▶ _WRITTEN EXERCISE_:
What is needed is the run of lines from the one with "before = set(bpy.data.objects)" through the close of the data, set down exactly.

**** DATA SEGMENT ****

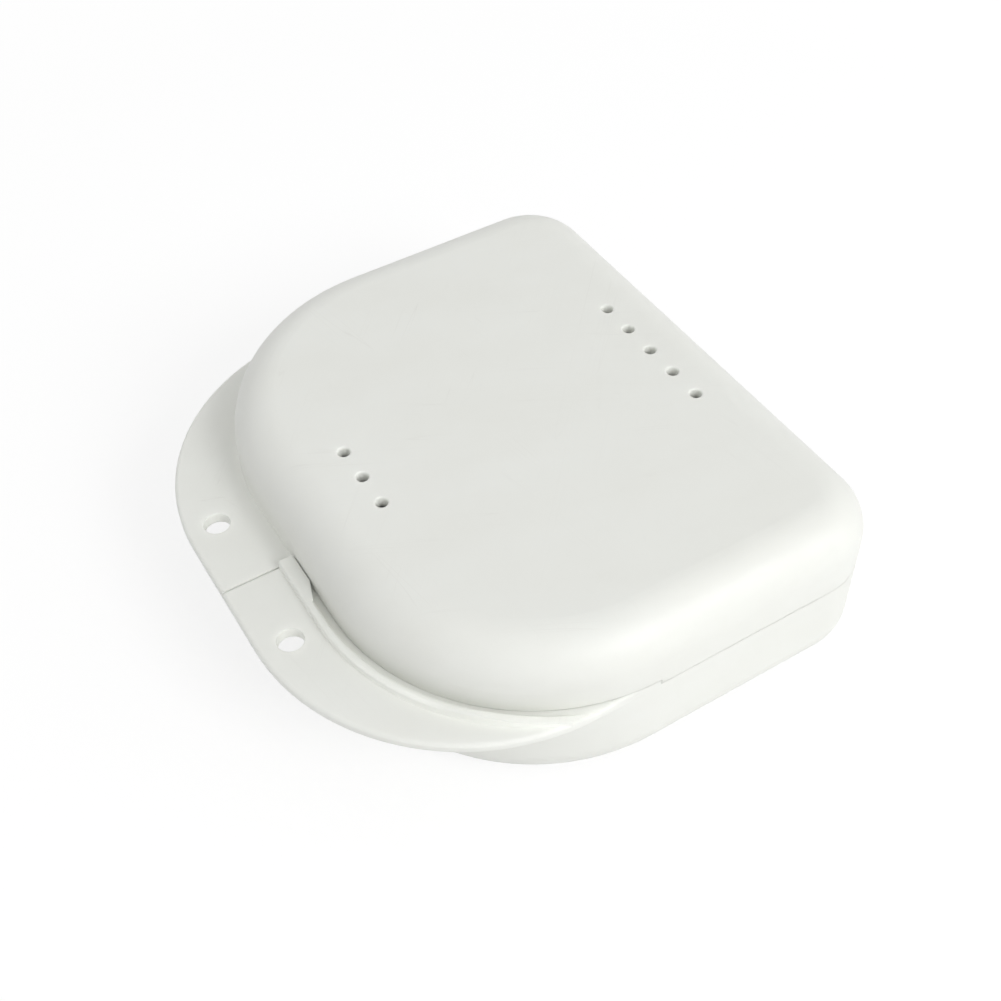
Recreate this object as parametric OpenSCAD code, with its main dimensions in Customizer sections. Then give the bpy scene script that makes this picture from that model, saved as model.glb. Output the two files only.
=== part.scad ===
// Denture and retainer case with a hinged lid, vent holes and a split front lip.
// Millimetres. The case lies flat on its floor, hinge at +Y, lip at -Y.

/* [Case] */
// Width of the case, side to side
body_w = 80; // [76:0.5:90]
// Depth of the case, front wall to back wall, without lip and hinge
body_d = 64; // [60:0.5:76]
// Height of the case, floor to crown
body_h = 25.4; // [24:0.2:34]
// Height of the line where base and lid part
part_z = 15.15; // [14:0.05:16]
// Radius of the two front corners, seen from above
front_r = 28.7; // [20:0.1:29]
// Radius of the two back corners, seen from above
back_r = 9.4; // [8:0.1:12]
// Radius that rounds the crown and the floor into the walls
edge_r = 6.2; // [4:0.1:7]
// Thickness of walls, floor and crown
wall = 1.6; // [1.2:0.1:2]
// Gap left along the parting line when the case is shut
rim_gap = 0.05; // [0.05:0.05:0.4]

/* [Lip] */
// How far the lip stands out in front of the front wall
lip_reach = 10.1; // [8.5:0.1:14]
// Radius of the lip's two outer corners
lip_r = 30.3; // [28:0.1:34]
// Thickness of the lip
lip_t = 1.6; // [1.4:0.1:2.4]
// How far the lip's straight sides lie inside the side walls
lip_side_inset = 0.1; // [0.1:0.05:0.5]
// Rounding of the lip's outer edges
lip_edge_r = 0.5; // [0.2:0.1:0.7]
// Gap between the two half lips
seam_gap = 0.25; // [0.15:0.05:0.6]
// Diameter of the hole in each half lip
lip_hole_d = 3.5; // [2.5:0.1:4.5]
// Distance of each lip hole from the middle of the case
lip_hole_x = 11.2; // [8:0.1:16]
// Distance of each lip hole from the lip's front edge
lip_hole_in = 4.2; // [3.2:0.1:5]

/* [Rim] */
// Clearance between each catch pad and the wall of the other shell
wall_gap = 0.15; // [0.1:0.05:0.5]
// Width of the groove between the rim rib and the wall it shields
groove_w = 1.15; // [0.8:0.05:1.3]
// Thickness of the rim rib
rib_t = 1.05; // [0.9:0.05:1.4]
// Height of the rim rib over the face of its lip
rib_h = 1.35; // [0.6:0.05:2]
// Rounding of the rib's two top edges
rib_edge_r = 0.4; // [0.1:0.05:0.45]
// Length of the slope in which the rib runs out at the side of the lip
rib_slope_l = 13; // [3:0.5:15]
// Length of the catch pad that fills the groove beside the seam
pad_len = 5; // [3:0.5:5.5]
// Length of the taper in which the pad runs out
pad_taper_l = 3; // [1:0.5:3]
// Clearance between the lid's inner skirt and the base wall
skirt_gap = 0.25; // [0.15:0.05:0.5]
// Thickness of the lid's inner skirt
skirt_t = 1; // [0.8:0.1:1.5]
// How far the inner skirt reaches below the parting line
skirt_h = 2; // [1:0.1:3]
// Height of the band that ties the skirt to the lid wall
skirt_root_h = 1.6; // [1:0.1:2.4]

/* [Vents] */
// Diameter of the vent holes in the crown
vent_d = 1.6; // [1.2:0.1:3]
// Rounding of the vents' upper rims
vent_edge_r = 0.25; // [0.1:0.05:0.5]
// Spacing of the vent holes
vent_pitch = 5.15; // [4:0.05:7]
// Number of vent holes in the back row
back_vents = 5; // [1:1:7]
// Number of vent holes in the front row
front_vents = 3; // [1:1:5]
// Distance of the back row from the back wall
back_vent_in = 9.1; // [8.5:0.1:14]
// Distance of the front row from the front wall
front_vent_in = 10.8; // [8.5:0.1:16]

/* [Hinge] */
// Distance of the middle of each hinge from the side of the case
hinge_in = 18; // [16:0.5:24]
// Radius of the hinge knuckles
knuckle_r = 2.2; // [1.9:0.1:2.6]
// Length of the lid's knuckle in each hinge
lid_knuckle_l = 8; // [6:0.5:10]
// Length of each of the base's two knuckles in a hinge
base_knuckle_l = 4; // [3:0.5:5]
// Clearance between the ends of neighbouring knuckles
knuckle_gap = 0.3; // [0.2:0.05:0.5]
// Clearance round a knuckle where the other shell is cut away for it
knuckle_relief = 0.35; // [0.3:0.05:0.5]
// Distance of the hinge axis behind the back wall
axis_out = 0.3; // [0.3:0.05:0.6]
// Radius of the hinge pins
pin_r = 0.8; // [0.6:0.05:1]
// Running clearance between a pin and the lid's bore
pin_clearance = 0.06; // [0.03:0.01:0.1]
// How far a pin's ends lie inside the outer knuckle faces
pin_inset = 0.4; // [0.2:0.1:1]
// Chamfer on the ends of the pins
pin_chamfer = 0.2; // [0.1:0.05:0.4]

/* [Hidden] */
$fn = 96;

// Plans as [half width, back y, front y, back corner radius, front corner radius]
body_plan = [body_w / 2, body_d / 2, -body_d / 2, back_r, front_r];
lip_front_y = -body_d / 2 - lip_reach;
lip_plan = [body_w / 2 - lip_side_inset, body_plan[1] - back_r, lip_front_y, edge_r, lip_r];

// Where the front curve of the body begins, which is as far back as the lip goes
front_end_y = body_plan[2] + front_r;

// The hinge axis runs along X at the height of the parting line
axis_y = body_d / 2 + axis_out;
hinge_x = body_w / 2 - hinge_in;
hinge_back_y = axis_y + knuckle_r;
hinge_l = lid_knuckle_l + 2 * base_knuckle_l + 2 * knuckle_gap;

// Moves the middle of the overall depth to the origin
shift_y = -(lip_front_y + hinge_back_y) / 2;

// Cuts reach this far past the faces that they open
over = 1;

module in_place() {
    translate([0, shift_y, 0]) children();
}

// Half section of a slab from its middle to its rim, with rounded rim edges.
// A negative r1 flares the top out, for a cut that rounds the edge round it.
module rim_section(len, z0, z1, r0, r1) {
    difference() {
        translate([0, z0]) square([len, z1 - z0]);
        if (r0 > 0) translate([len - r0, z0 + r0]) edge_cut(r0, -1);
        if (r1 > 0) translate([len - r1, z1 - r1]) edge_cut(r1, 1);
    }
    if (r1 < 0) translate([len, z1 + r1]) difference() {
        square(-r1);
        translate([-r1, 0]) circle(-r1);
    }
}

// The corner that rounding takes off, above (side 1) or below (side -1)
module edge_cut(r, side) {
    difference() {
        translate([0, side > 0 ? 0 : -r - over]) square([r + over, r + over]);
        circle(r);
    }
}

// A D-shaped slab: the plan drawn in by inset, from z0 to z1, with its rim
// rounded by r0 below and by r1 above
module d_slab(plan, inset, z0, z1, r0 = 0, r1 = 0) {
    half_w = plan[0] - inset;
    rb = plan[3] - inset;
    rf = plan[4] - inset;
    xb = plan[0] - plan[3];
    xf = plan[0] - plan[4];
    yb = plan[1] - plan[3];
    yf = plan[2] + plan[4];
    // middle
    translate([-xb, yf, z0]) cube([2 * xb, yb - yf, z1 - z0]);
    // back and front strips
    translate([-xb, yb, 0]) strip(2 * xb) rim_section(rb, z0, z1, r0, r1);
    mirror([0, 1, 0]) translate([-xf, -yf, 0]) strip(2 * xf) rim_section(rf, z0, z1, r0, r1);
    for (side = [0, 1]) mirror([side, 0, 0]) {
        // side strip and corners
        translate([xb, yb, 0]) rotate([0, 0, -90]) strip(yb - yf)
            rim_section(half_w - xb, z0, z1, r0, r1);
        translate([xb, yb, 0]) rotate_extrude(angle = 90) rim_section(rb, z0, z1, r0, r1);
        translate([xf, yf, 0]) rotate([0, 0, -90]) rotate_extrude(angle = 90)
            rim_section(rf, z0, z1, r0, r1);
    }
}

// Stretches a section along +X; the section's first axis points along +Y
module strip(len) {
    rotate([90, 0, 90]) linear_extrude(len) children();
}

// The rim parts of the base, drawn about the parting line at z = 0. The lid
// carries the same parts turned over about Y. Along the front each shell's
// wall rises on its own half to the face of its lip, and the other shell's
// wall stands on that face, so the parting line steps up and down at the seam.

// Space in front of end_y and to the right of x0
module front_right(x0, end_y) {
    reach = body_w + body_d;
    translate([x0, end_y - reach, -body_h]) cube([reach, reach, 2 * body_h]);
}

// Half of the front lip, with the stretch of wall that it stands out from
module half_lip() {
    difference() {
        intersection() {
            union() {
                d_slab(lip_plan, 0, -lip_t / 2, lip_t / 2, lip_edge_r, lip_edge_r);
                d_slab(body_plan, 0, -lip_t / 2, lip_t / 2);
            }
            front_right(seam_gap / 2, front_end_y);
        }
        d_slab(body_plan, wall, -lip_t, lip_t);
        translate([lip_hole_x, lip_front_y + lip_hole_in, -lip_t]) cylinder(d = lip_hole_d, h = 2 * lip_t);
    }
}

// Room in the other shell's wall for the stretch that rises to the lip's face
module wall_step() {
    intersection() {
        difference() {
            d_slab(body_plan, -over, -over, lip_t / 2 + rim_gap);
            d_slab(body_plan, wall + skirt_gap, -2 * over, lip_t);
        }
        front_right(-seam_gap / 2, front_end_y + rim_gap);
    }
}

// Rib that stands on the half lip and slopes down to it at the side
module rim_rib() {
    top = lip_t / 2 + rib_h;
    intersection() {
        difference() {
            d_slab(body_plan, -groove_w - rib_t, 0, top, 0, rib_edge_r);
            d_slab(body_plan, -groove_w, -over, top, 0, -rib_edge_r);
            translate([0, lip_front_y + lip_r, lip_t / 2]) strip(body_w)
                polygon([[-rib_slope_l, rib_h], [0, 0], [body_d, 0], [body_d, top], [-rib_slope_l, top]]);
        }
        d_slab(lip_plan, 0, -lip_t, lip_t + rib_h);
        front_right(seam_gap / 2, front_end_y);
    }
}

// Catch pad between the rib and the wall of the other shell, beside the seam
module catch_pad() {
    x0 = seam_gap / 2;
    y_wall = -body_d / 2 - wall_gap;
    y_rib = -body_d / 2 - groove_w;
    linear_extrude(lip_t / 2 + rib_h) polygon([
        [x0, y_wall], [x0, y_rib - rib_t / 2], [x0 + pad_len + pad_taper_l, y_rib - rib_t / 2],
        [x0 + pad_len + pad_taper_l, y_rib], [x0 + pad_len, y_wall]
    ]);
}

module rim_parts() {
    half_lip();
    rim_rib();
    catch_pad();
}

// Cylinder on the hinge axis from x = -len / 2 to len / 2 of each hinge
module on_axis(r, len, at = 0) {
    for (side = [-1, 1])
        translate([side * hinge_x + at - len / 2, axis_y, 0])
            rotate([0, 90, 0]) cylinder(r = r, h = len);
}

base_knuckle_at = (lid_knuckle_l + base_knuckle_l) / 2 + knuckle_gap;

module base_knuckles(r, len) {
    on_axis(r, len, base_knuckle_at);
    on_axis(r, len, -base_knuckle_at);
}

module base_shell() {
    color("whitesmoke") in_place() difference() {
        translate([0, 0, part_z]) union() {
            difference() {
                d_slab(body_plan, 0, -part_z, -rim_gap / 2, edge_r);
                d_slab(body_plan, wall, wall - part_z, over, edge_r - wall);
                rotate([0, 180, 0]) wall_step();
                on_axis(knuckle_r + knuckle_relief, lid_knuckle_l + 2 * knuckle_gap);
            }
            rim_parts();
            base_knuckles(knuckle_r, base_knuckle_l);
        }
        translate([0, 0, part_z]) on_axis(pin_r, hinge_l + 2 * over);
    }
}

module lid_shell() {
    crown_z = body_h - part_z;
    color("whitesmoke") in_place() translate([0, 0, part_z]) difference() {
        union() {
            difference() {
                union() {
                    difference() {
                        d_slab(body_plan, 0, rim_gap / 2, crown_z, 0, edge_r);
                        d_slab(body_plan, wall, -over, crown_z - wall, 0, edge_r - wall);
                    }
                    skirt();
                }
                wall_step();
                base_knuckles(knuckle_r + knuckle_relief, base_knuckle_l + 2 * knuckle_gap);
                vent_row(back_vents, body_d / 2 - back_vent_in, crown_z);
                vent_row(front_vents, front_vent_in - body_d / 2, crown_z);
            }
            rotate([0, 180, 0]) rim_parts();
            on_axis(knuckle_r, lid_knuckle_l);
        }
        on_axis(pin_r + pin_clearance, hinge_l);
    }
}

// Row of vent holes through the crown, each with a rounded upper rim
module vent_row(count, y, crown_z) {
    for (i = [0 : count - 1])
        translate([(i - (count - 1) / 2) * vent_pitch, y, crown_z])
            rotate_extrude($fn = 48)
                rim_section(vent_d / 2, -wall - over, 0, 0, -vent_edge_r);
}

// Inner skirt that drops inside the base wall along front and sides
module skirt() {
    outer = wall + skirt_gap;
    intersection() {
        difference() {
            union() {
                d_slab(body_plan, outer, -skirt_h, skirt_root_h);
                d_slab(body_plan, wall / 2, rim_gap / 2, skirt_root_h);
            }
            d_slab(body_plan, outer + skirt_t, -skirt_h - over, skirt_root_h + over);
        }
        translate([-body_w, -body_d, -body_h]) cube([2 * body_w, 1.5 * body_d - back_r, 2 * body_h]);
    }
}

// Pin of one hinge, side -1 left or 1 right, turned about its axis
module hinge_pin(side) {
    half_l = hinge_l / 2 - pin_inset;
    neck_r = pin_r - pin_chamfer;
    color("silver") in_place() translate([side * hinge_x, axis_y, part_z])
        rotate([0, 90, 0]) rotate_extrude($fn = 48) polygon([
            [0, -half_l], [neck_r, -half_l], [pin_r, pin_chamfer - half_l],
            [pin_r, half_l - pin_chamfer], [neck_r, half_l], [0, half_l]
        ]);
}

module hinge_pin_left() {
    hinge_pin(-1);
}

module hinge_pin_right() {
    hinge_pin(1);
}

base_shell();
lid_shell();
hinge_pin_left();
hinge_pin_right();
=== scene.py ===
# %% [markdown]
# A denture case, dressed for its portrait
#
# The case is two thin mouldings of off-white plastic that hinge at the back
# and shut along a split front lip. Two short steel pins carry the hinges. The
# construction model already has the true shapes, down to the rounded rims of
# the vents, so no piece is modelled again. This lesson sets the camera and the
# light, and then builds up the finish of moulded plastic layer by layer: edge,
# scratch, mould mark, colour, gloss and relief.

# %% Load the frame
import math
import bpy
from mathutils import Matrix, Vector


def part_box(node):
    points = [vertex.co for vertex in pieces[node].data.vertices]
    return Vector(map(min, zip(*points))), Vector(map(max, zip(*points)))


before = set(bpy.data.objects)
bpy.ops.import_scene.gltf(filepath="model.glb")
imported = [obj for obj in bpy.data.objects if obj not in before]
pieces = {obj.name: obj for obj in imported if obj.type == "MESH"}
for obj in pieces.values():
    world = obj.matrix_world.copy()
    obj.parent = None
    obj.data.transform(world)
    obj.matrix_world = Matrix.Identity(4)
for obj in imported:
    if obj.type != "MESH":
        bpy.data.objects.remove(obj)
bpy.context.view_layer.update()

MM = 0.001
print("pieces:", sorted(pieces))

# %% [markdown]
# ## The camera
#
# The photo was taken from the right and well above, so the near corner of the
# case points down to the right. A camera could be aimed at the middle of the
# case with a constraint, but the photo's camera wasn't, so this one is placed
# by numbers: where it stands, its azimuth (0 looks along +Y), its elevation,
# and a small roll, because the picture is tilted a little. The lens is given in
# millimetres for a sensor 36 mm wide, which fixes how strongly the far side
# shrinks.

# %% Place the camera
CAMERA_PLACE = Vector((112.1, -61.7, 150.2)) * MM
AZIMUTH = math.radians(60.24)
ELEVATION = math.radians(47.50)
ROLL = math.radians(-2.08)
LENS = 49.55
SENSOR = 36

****

▶ _EXPECTED OUTPUT_:
before = set(bpy.data.objects)
bpy.ops.import_scene.gltf(filepath="model.glb")
imported = [obj for obj in bpy.data.objects if obj not in before]
pieces = {obj.name: obj for obj in imported if obj.type == "MESH"}
for obj in pieces.values():
    world = obj.matrix_world.copy()
    obj.parent = None
    obj.data.transform(world)
    obj.matrix_world = Matrix.Identity(4)
for obj in imported:
    if obj.type != "MESH":
        bpy.data.objects.remove(obj)
bpy.context.view_layer.update()

MM = 0.001
print("pieces:", sorted(pieces))

# %% [markdown]
# ## The camera
#
# The photo was taken from the right and well above, so the near corner of the
# case points down to the right. A camera could be aimed at the middle of the
# case with a constraint, but the photo's camera wasn't, so this one is placed
# by numbers: where it stands, its azimuth (0 looks along +Y), its elevation,
# and a small roll, because the picture is tilted a little. The lens is given in
# millimetres for a sensor 36 mm wide, which fixes how strongly the far side
# shrinks.

# %% Place the camera
CAMERA_PLACE = Vector((112.1, -61.7, 150.2)) * MM
AZIMUTH = math.radians(60.24)
ELEVATION = math.radians(47.50)
ROLL = math.radians(-2.08)
LENS = 49.55
SENSOR = 36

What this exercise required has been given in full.